**Work instructions:**
Output every line below without omitting or altering anything.

::: Source data

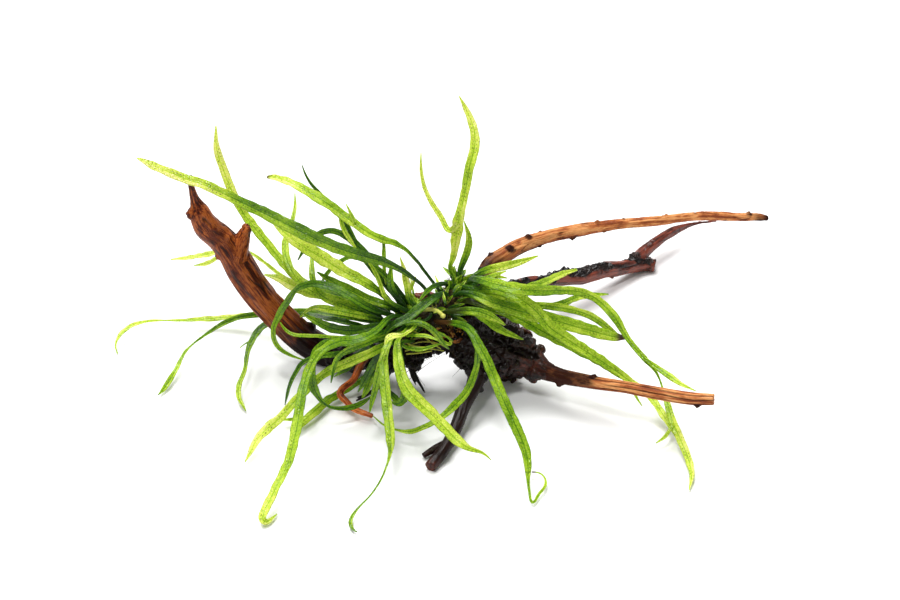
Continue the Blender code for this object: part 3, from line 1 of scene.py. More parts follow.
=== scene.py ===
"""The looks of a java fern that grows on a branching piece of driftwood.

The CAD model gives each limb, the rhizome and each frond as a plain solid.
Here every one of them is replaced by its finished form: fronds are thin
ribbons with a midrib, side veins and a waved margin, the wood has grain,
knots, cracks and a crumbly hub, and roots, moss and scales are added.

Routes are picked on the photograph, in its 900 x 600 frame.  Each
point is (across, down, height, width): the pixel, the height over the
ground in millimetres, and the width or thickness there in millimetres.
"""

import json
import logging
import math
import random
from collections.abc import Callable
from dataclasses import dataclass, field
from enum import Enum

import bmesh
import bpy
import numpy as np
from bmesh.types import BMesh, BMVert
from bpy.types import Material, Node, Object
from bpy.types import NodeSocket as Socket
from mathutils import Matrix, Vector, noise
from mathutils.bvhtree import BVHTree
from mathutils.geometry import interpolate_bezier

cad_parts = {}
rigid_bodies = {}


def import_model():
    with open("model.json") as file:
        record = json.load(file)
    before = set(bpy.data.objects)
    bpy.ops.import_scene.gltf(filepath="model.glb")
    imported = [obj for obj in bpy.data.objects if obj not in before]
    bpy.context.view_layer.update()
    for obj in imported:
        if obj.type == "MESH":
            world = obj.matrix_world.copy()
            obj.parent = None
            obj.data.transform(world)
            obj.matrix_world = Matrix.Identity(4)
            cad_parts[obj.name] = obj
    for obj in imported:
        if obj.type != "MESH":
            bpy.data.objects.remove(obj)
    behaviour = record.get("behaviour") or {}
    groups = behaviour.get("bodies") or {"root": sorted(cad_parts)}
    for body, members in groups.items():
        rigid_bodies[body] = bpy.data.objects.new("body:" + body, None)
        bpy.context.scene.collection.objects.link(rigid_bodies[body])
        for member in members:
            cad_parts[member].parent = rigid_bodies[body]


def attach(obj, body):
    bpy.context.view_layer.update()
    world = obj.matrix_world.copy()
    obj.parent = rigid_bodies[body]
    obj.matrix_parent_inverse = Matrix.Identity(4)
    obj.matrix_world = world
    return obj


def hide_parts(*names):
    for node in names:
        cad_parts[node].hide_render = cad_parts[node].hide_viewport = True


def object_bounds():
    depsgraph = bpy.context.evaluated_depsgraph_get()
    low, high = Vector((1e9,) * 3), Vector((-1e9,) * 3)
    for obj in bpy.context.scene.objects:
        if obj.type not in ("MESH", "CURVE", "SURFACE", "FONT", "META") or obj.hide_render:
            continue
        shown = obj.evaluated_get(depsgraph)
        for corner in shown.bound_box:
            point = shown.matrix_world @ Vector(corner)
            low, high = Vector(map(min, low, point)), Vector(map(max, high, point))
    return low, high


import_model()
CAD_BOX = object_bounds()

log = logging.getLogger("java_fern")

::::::

**Result for this exercise:**
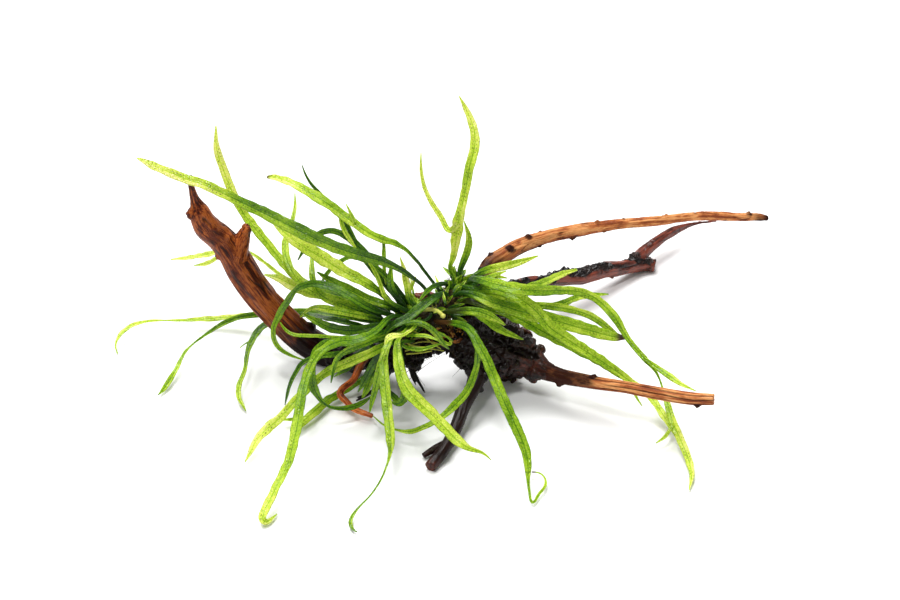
Continue the Blender code for this object: part 3, from line 1 of scene.py. More parts follow.
=== scene.py ===
"""The looks of a java fern that grows on a branching piece of driftwood.

The CAD model gives each limb, the rhizome and each frond as a plain solid.
Here every one of them is replaced by its finished form: fronds are thin
ribbons with a midrib, side veins and a waved margin, the wood has grain,
knots, cracks and a crumbly hub, and roots, moss and scales are added.

Routes are picked on the photograph, in its 900 x 600 frame.  Each
point is (across, down, height, width): the pixel, the height over the
ground in millimetres, and the width or thickness there in millimetres.
"""

import json
import logging
import math
import random
from collections.abc import Callable
from dataclasses import dataclass, field
from enum import Enum

import bmesh
import bpy
import numpy as np
from bmesh.types import BMesh, BMVert
from bpy.types import Material, Node, Object
from bpy.types import NodeSocket as Socket
from mathutils import Matrix, Vector, noise
from mathutils.bvhtree import BVHTree
from mathutils.geometry import interpolate_bezier

cad_parts = {}
rigid_bodies = {}


def import_model():
    with open("model.json") as file:
        record = json.load(file)
    before = set(bpy.data.objects)
    bpy.ops.import_scene.gltf(filepath="model.glb")
    imported = [obj for obj in bpy.data.objects if obj not in before]
    bpy.context.view_layer.update()
    for obj in imported:
        if obj.type == "MESH":
            world = obj.matrix_world.copy()
            obj.parent = None
            obj.data.transform(world)
            obj.matrix_world = Matrix.Identity(4)
            cad_parts[obj.name] = obj
    for obj in imported:
        if obj.type != "MESH":
            bpy.data.objects.remove(obj)
    behaviour = record.get("behaviour") or {}
    groups = behaviour.get("bodies") or {"root": sorted(cad_parts)}
    for body, members in groups.items():
        rigid_bodies[body] = bpy.data.objects.new("body:" + body, None)
        bpy.context.scene.collection.objects.link(rigid_bodies[body])
        for member in members:
            cad_parts[member].parent = rigid_bodies[body]


def attach(obj, body):
    bpy.context.view_layer.update()
    world = obj.matrix_world.copy()
    obj.parent = rigid_bodies[body]
    obj.matrix_parent_inverse = Matrix.Identity(4)
    obj.matrix_world = world
    return obj


def hide_parts(*names):
    for node in names:
        cad_parts[node].hide_render = cad_parts[node].hide_viewport = True


def object_bounds():
    depsgraph = bpy.context.evaluated_depsgraph_get()
    low, high = Vector((1e9,) * 3), Vector((-1e9,) * 3)
    for obj in bpy.context.scene.objects:
        if obj.type not in ("MESH", "CURVE", "SURFACE", "FONT", "META") or obj.hide_render:
            continue
        shown = obj.evaluated_get(depsgraph)
        for corner in shown.bound_box:
            point = shown.matrix_world @ Vector(corner)
            low, high = Vector(map(min, low, point)), Vector(map(max, high, point))
    return low, high


import_model()
CAD_BOX = object_bounds()

log = logging.getLogger("java_fern")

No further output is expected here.